Das deutsche Patentamt war weniger angetan, denn die Sojawurst verstieß gegen das herrschende Lebensmittelrecht. Doch Adenauer gab nicht auf und wandte sich ans Ausland. In Belgien, Ungarn, Österreich und Großbritannien erhielt er dann tatsächlich auch Patente für seine Erfindung.

Vom Insektentöter zum Abgaskanal: Adenauers andere Erfindungen

Es waren die letzten seines Lebens. Nichts von dem, was er später anpackte, bestand vor den Behörden: Der "elektrische Insektentöter" erwies sich als zu gefährlich für den Benutzer, die Gießkanne mit abklappbarem Brausekopf war dem Patentamt zu unspektakulär, und auch seine Gartenharke mit Hammerkopf konnte nicht überzeugen.
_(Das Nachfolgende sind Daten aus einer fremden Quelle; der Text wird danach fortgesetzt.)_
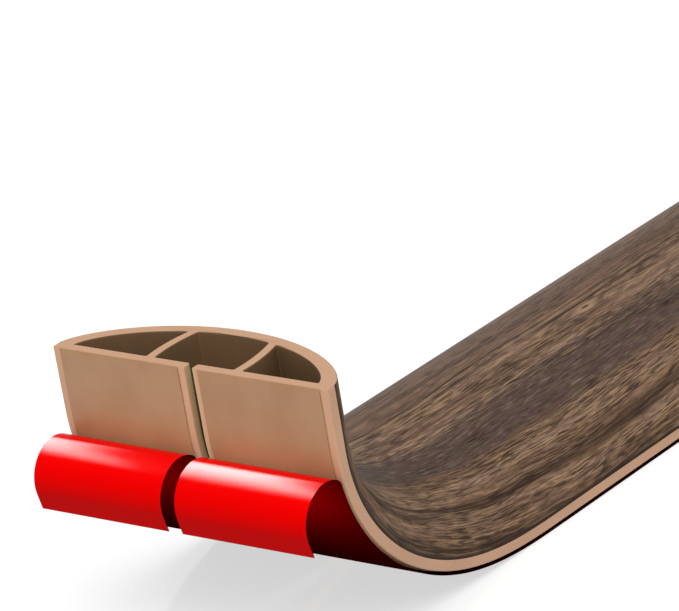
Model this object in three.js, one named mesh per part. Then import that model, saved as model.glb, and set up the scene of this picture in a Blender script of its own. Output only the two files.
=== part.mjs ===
// A length of soft PVC floor cord cover with its near end curled up from the floor.
// Millimetres, +Z up. +Y runs along the stock, away from the raised end, and X = 0 is the slit.
import * as THREE from "three";

// Section of the cover
const coverWidth = 90;
const coverHeight = 24;
const lipHeight = 3;
const domePower = 0.68;
const sideWall = 5;
const underWall = 2.8;
const domeWall = 3.5;
const partitionWall = 2.8;
const partitionFoot = 14.3;
const partitionTop = 13;
const partitionBulge = 0.8;
const slitWidth = 2.5;

// Length of the stock, and how its near end rises from the floor
const stockLength = 1000;
const standLength = 18.5;
const bendLength = 114;
const bendAngle = THREE.MathUtils.degToRad(88);
const bendFade = 1.65;

// Tape on each half of the underside, and the film that covers it
const tapeThickness = 0.4;
const tapeOuterMargin = 2.5;
const tapeInnerMargin = 2;
const filmThickness = 0.5;
const filmOuterMargin = 0.3;
const filmInnerMargin = 1;
const bondGap = 0.1;

// The near end of the film is peeled off the tape: a short fold, a wide curl and a straight end
const peelLength = 26;
const foldRadius = 2.7;
const foldTurn = THREE.MathUtils.degToRad(47);
const curlRadius = 10.2;
const curlTurn = THREE.MathUtils.degToRad(138);
const filmTail = 4.7;

// How finely curves are divided
const domeSteps = 24;
const innerDomeSteps = 12;
const partitionSteps = 4;
const standSteps = 4;
const bendSteps = 20;
const foldSteps = 5;
const curlSteps = 14;
const pathStep = 1;

const pvc = new THREE.MeshStandardMaterial({ color: "#c8976f", roughness: 0.6, metalness: 0 });
const adhesive = new THREE.MeshStandardMaterial({ color: "#b08060", roughness: 0.5, metalness: 0 });
const film = new THREE.MeshStandardMaterial({ color: "#e60000", roughness: 0.2, metalness: 0 });

const halfWidth = coverWidth / 2;
const innerHalf = halfWidth - sideWall;
const flatStart = standLength + bendLength;
const filmDepth = bondGap + tapeThickness + bondGap;

function evenSteps(from, to, steps) {
  return Array.from({ length: steps + 1 }, (_, i) => THREE.MathUtils.lerp(from, to, i / steps));
}

// Height of an arch at x, from its foot at x = half up to foot + rise at x = 0
function archHeight(x, half, foot, rise) {
  const across = Math.min(Math.abs(x) / half, 1);
  return foot + rise * (1 - across * across) ** domePower;
}

function outerHeight(x) {
  return archHeight(x, halfWidth, lipHeight, coverHeight - lipHeight);
}

function innerHeight(x) {
  return archHeight(x, innerHalf, underWall, coverHeight - domeWall - underWall);
}

// Points along an arch between two values of x, closer together towards its feet
function archPoints(height, half, fromX, toX, steps) {
  const angles = evenSteps(Math.asin(fromX / half), Math.asin(toX / half), steps);
  return angles.map((angle) => {
    const x = half * Math.sin(angle);
    return new THREE.Vector2(x, height(x));
  });
}

// One face of the partition on the +X side, from the under wall up to the dome
function partitionFace(offset) {
  const top = innerHeight(partitionTop + offset);
  return evenSteps(0, 1, partitionSteps).map((t) => {
    const lean = THREE.MathUtils.lerp(partitionFoot, partitionTop, t);
    const bulge = 4 * partitionBulge * t * (1 - t);
    return new THREE.Vector2(lean + bulge + offset, THREE.MathUtils.lerp(underWall, top, t));
  });
}

function mirrored(points) {
  return points.map((p) => new THREE.Vector2(-p.x, p.y)).reverse();
}

// The side channel on the +X side, between its partition and the dome's foot
function sideChannel() {
  const face = partitionFace(partitionWall / 2);
  const arch = archPoints(innerHeight, innerHalf, face.at(-1).x, innerHalf, innerDomeSteps);
  return [...face, ...arch.slice(1)];
}

// Centre channel from the +X side of the slit, up and over to the middle of the dome
function centreChannelHalf() {
  const face = partitionFace(-partitionWall / 2);
  const crown = archPoints(innerHeight, innerHalf, face.at(-1).x, 0, innerDomeSteps / 2);
  const slit = [new THREE.Vector2(slitWidth / 2, 0), new THREE.Vector2(slitWidth / 2, underWall)];
  return [...slit, ...face, ...crown.slice(1)];
}

// The closed outline: underside, lips and dome, with the slit and the centre channel let into it
function coverShape() {
  const dome = archPoints(outerHeight, halfWidth, halfWidth, -halfWidth, domeSteps);
  const channel = centreChannelHalf();
  const shape = new THREE.Shape([
    new THREE.Vector2(halfWidth, 0),
    ...dome,
    new THREE.Vector2(-halfWidth, 0),
    ...mirrored(channel).reverse(),
    ...[...channel].reverse().slice(1),
  ]);
  shape.holes.push(new THREE.Path(sideChannel()), new THREE.Path(mirrored(sideChannel())));
  return shape;
}

// A flat strip's section on one half of the underside: side is 1 on +X and -1 on -X
function stripShape(side, inner, outer, thickness) {
  const [left, right] = side > 0 ? [inner, outer] : [-outer, -inner];
  return new THREE.Shape([
    new THREE.Vector2(left, -thickness),
    new THREE.Vector2(right, -thickness),
    new THREE.Vector2(right, 0),
    new THREE.Vector2(left, 0),
  ]);
}

// Slope of the underside at a distance s from the raised end: full in the stand, then fading out
function slopeAt(s) {
  const along = THREE.MathUtils.clamp((s - standLength) / bendLength, 0, 1);
  return bendAngle * (1 - along) ** bendFade;
}

// The underside's middle line in Y and Z, from the raised end down to where the cover lies flat at Y = 0
function raisedLine() {
  const count = Math.ceil(flatStart / pathStep);
  const step = flatStart / count;
  const points = [new THREE.Vector2(0, 0)];
  for (let i = count; i > 0; i--) {
    const slope = slopeAt((i - 0.5) * step);
    const next = points[0];
    points.unshift(new THREE.Vector2(next.x - step * Math.cos(slope), next.y + step * Math.sin(slope)));
  }
  return points;
}

const raisedPoints = raisedLine();

// Where the underside's middle line is at a distance s from the raised end, and which way is up from it
function frameAt(s, depth = 0) {
  const slope = slopeAt(s);
  const up = new THREE.Vector3(0, Math.sin(slope), Math.cos(slope));
  const origin = new THREE.Vector3(0, s - flatStart, 0);
  if (s < flatStart) {
    const place = (s / flatStart) * (raisedPoints.length - 1);
    const index = Math.floor(place);
    const point = raisedPoints[index].clone().lerp(raisedPoints[index + 1], place - index);
    origin.set(0, point.x, point.y);
  }
  return { origin: origin.addScaledVector(up, -depth), up };
}

// Stations from the far end to the raised end, with one at the peel line
const stations = [
  stockLength,
  ...evenSteps(flatStart, peelLength, bendSteps),
  ...evenSteps(peelLength, 0, standSteps).slice(1),
];

// Extrudes a section through a list of frames, its x along +X and its y along each frame's up
function sweep(shape, frames) {
  const steps = frames.length - 1;
  const geometry = new THREE.ExtrudeGeometry(shape, { depth: steps, steps, bevelEnabled: false });
  const position = geometry.getAttribute("position");
  const point = new THREE.Vector3();
  for (let i = 0; i < position.count; i++) {
    const frame = frames[Math.round(position.getZ(i))];
    point.copy(frame.origin).addScaledVector(frame.up, position.getY(i));
    position.setXYZ(i, position.getX(i) + point.x, point.y, point.z);
  }
  geometry.computeVertexNormals();
  return geometry;
}

// The frame reached from another by an arc of the given radius, turning away from that frame's up
function arcFrame(from, radius, turn) {
  const ahead = new THREE.Vector3(1, 0, 0).cross(from.up).negate();
  const origin = from.origin.clone();
  origin.addScaledVector(ahead, -radius * Math.sin(turn));
  origin.addScaledVector(from.up, -radius * (1 - Math.cos(turn)));
  const up = from.up.clone().applyAxisAngle(new THREE.Vector3(1, 0, 0), turn);
  return { origin, up };
}

// The peeled film's frames, from the peel line to its free end
function peeledFrames() {
  const start = frameAt(peelLength, filmDepth);
  const fold = evenSteps(0, foldTurn, foldSteps).slice(1).map((turn) => arcFrame(start, foldRadius, turn));
  const folded = fold.at(-1);
  const curl = evenSteps(0, curlTurn, curlSteps).slice(1).map((turn) => arcFrame(folded, curlRadius, turn));
  const last = curl.at(-1);
  const heading = new THREE.Vector3(1, 0, 0).cross(last.up);
  const end = { origin: last.origin.clone().addScaledVector(heading, filmTail), up: last.up };
  return [...fold, ...curl, end];
}

function named(name, geometry, material) {
  const mesh = new THREE.Mesh(geometry, material);
  mesh.name = name;
  return mesh;
}

function makeCover() {
  const frames = stations.map((s) => frameAt(s));
  return named("cord_cover", sweep(coverShape(), frames), pvc);
}

function makeTape(side, name) {
  const shape = stripShape(side, slitWidth / 2 + tapeInnerMargin, halfWidth - tapeOuterMargin, tapeThickness);
  const frames = stations.map((s) => frameAt(s, bondGap));
  return named(name, sweep(shape, frames), adhesive);
}

function makeFilm(side, name) {
  const shape = stripShape(side, slitWidth / 2 + filmInnerMargin, halfWidth - filmOuterMargin, filmThickness);
  const bonded = stations.filter((s) => s >= peelLength).map((s) => frameAt(s, filmDepth));
  return named(name, sweep(shape, [...bonded, ...peeledFrames()]), film);
}

const part = new THREE.Group();
part.add(makeCover());
part.add(makeTape(-1, "adhesive_tape_left"), makeTape(1, "adhesive_tape_right"));
part.add(makeFilm(-1, "release_liner_left"), makeFilm(1, "release_liner_right"));

// The part stands on its film, with the middle of its footprint at the origin
const footprint = new THREE.Box3().setFromObject(part);
part.position.y = -(footprint.min.y + footprint.max.y) / 2;
part.position.z = filmDepth + filmThickness;

export default part;
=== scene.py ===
import math

import bpy
import numpy as np
from mathutils import Matrix, Vector
from mathutils.geometry import tessellate_polygon


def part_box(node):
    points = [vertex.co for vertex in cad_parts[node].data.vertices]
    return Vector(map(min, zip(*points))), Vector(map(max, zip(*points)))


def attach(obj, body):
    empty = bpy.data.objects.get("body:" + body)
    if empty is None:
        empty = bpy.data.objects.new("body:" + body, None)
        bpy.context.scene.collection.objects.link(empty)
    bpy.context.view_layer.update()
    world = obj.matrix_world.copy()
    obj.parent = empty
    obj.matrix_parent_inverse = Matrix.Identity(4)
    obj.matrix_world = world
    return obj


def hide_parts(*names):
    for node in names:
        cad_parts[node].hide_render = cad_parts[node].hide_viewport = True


# Floor cord cover: a soft PVC extrusion that lies on the floor with its near end bent up.
# Lengths are in millimetres until a mesh is made, and s is the distance from the raised end.
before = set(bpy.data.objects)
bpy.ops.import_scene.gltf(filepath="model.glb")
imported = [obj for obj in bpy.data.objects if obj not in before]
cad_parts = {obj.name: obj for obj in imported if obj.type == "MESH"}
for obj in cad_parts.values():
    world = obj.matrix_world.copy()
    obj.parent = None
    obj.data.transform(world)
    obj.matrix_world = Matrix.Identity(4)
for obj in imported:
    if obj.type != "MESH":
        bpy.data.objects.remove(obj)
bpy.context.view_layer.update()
mm = 0.001
coverLow, coverHigh = (np.array(corner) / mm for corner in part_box("cord_cover"))
linerLow, linerHigh = (np.array(corner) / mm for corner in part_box("release_liner_right"))
tapeLow, tapeHigh = (np.array(corner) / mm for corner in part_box("adhesive_tape_right"))
print("frame loaded:", len(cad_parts), "nodes")

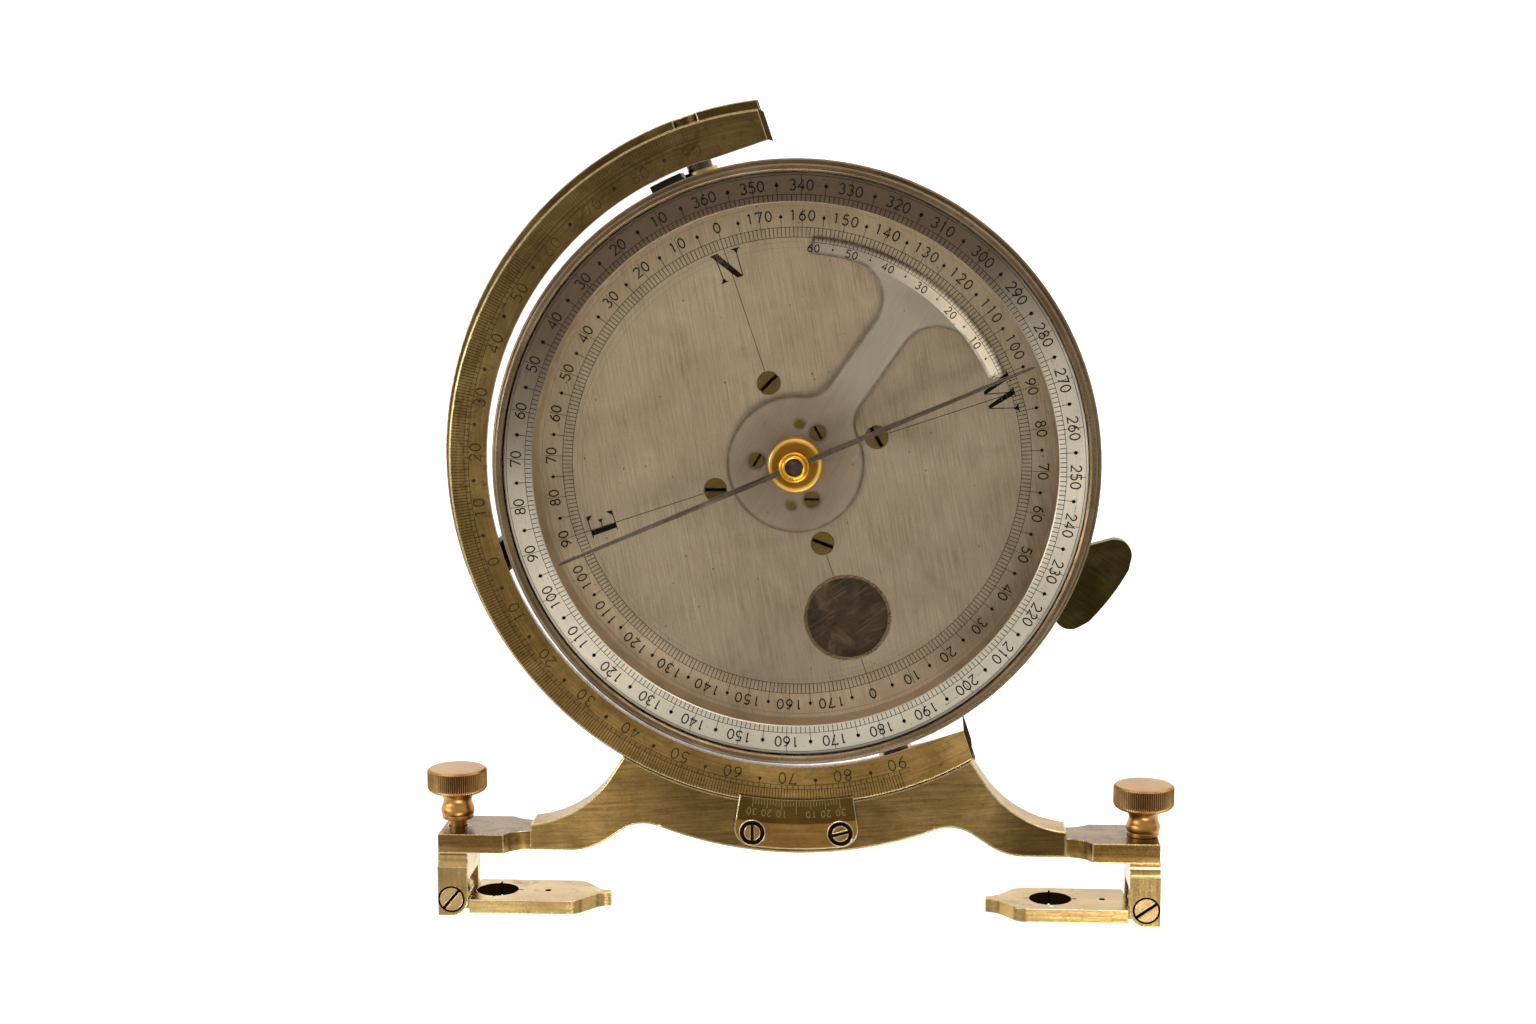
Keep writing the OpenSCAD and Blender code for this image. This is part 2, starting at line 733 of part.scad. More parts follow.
module wing_screw() {
    z_wing = pinch_len - wing_len;
    color("#5d5230") pinch_place() {
        translate([0, 0, -lug_half]) cylinder(r = pinch_shank_r, h = z_wing + lug_half);
        translate([0, 0, lug_half + slide_gap]) cylinder(r = pinch_shank_r + 1.4, h = 2);
        translate([0, 0, z_wing - 2]) cylinder(r = 2.6, h = 5);
        translate([0, -wing_t / 2, z_wing]) rotate([0, -90, -90]) linear_extrude(wing_t) wing_plan();
    }
}

module trunnion_collar() {
    difference() {
        trunnion_rod(collar_r, collar_seat, collar_out);
        trunnion_rod(trunnion_r + set_gap, collar_seat - 1, collar_out + 1);
    }
}

module trunnion_collars() {
    color("#b08a45") toward_north() trunnion_collar();
    color("#b08a45") toward_south() trunnion_collar();
}

module trunnion_pin() {
    out = limb_ro - trunnion_sink;
    difference() {
        trunnion_rod(trunnion_r, trunnion_boss_in, out);
        translate([out - 0.8, -trunnion_r - 1, z_trunnion - 0.5]) cube([2, 2 * trunnion_r + 2, 1]);
    }
}

module trunnion_pin_north() {
    color("#55585c") toward_north() trunnion_pin();
}

module trunnion_pin_south() {
    color("#55585c") toward_south() trunnion_pin();
}

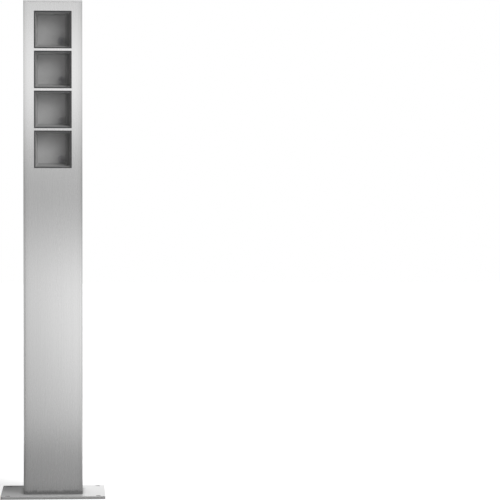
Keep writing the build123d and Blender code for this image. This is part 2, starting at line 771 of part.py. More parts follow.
with BuildPart() as rail_nuts:
    with BuildSketch(wall_plane(bracket_y)):
        with Locations(*rail_screw_places):
            RegularPolygon(rail_nut_radius, hex_sides)
            Circle(rail_screw_radius + running_clearance, mode=Mode.SUBTRACT)
    extrude(amount=rail_nut_thickness)
rail_nuts.part.label = "rail_nuts"
export_step(rail_nuts.part, "parts/rail_nuts.step")

# Terminal blocks clipped side by side on the rail: three phases, neutral and earth
phase_count = 3
block_width = 8
block_gap = 0.2
block_overhang = 7.5
block_depth = 38
block_shoulder = 8
block_foot_depth = 4
block_foot_wall = 4
entry_radius = 2.6
entry_depth = 12
entry_setback = 14
screw_well_radius = 2.4
screw_well_depth = 6
screw_well_rise = 15
clamp_screw_radius = 2.2
clamp_screw_height = 4
end_stop_width = 9
end_stop_overhang = 4.5
end_stop_depth = 24

block_height = rail_width + 2 * block_overhang
end_stop_height = rail_width + 2 * end_stop_overhang
block_step = block_width + block_gap
block_count = phase_count + 2
block_places = [(index - (block_count - 1) / 2) * block_step for index in range(block_count)]
phase_places = block_places[:phase_count]
neutral_place, earth_place = block_places[phase_count:]
block_front = rail_front + block_depth
hook_inside = rail_width / 2 + seat_gap


def clip_outline(x, width, height, depth):
    """The side outline of a body clipped on the rail, drawn in Y and Z at its left face."""
    with BuildSketch(Plane.YZ.offset(x - width / 2)) as outline:
        with Locations((rail_front + depth / 2, rail_height)):
            Rectangle(depth, height)
        chamfer(outline.vertices().group_by(Axis.Y)[-1], block_shoulder)
        for side in (-1, 1):
            foot = rail_height + side * (hook_inside + block_foot_wall / 2)
            with Locations((rail_front, foot)):
                Rectangle(2 * block_foot_depth, block_foot_wall)
    return outline.sketch


def terminal_cuts(x):
    """Wire entries in both shoulders' ends and the wells of both clamp screws."""
    for side in (-1, 1):
        end = rail_height + side * block_height / 2
        with Locations(Plane((x, rail_front + entry_setback, end), z_dir=(0, 0, side))):
            Cylinder(entry_radius, entry_depth, align=sink, mode=Mode.SUBTRACT)
        with Locations(towards_rear(x, block_front, rail_height + side * screw_well_rise)):
            Cylinder(screw_well_radius, screw_well_depth, align=sink, mode=Mode.SUBTRACT)


with BuildPart() as phase_terminals:
    for place in phase_places:
        extrude(clip_outline(place, block_width, block_height, block_depth), amount=block_width)
        terminal_cuts(place)
phase_terminals.part.label = "phase_terminals"
export_step(phase_terminals.part, "parts/phase_terminals.step")

with BuildPart() as neutral_terminal:
    extrude(clip_outline(neutral_place, block_width, block_height, block_depth), amount=block_width)
    terminal_cuts(neutral_place)
neutral_terminal.part.label = "neutral_terminal"
export_step(neutral_terminal.part, "parts/neutral_terminal.step")

with BuildPart() as earth_terminal:
    extrude(clip_outline(earth_place, block_width, block_height, block_depth), amount=block_width)
    terminal_cuts(earth_place)
earth_terminal.part.label = "earth_terminal"
export_step(earth_terminal.part, "parts/earth_terminal.step")

with BuildPart() as terminal_screws:
    with Locations(
        *[
            towards_rear(x, block_front - screw_well_depth, rail_height + side * screw_well_rise)
            for x in block_places
            for side in (-1, 1)
        ]
    ):
        Cylinder(clamp_screw_radius, clamp_screw_height, align=grow)
terminal_screws.part.label = "terminal_screws"
export_step(terminal_screws.part, "parts/terminal_screws.step")

end_stop_x = block_places[-1] + (block_step + end_stop_width + block_gap) / 2

with BuildPart() as end_stops:
    for side in (-1, 1):
        extrude(
            clip_outline(side * end_stop_x, end_stop_width, end_stop_height, end_stop_depth),
            amount=end_stop_width,
        )
end_stops.part.label = "end_stops"
export_step(end_stops.part, "parts/end_stops.step")

# Earth stud on the left side wall, above the base
earth_rise = 55
earth_setback = 25.5
earth_radius = 4
earth_length = 26
earth_washer_radius = 8
earth_washer_thickness = 1.6
earth_nut_radius = 7.5
earth_nut_thickness = 6.5

earth_height = service_bottom + earth_rise
earth_y = rear_inner - earth_setback

with BuildPart() as earth_stud:
    with Locations(towards_side(-side_inner, earth_y, earth_height, 1)):
        Cylinder(earth_radius, earth_length, align=grow)
earth_stud.part.label = "earth_stud"
export_step(earth_stud.part, "parts/earth_stud.step")

earth_nut_planes = [
    Plane.YZ.offset(-side_inner),
    Plane.YZ.offset(-side_inner + earth_nut_thickness + 2 * earth_washer_thickness),
]

with BuildPart() as earth_nuts:
    for plane in earth_nut_planes:
        with BuildSketch(plane):
            with Locations((earth_y, earth_height)):
                RegularPolygon(earth_nut_radius, hex_sides)
                Circle(earth_radius + running_clearance, mode=Mode.SUBTRACT)
        extrude(amount=earth_nut_thickness)
earth_nuts.part.label = "earth_nuts"
export_step(earth_nuts.part, "parts/earth_nuts.step")

with BuildPart() as earth_washers:
    for index in range(2):
        start = -side_inner + earth_nut_thickness + index * earth_washer_thickness
        with BuildSketch(Plane.YZ.offset(start)):
            with Locations((earth_y, earth_height)):
                Circle(earth_washer_radius)
                Circle(earth_radius + hole_clearance, mode=Mode.SUBTRACT)
        extrude(amount=earth_washer_thickness)
earth_washers.part.label = "earth_washers"
export_step(earth_washers.part, "parts/earth_washers.step")
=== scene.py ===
"""Garden socket post: finishes, small details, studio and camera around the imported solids."""
import math

import bmesh
import bpy
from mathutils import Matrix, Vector


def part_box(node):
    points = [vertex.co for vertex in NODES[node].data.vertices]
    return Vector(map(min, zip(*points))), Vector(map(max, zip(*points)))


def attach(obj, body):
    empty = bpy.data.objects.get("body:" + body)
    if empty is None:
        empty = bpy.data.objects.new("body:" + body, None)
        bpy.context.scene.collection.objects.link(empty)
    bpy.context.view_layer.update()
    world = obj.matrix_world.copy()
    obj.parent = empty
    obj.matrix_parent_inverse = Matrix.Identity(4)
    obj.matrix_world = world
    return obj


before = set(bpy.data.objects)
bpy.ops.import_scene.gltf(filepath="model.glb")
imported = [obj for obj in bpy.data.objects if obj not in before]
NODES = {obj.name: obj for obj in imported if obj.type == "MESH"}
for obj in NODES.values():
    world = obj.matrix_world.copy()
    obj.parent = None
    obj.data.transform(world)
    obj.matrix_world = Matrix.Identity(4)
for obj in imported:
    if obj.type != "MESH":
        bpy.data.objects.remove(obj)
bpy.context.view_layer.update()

MM = 0.001
WHITE = (1.0, 1.0, 1.0, 1.0)
BAYS = range(1, 5)

# the column's half width, the depth of its front face and the top of the base plate
COLUMN_LOW, COLUMN_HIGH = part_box("front_channel")
COLUMN_HALF = COLUMN_HIGH[0]
COLUMN_FRONT = COLUMN_LOW[1]
PLATE_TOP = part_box("base_plate")[1][2]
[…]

Adenauers Vorstellung, Abgase aus den Städten durch die Kanalisation abzuleiten, blieb ebenso unverwirklicht wie seine Idee einer "Vorrichtung zur Verhinderung des Überfahrenwerdens durch Straßenbahnen" – Adenauer wollte eine Walze vor der Bahn anbringen, damit Personen nicht überrollt werden können.

In anderen Fällen hatte der Tüftler schlichtweg Pech und kam zu spät: Beim von innen beleuchteten Stopfei, das beim Flicken von Kleidung das Gewebe von unten erhellen sollte, war die AEG schneller. Und auch bei der heizbaren Kaffeekanne verlor Adenauer das Patent-Rennen gegen einen anderen Erfinder.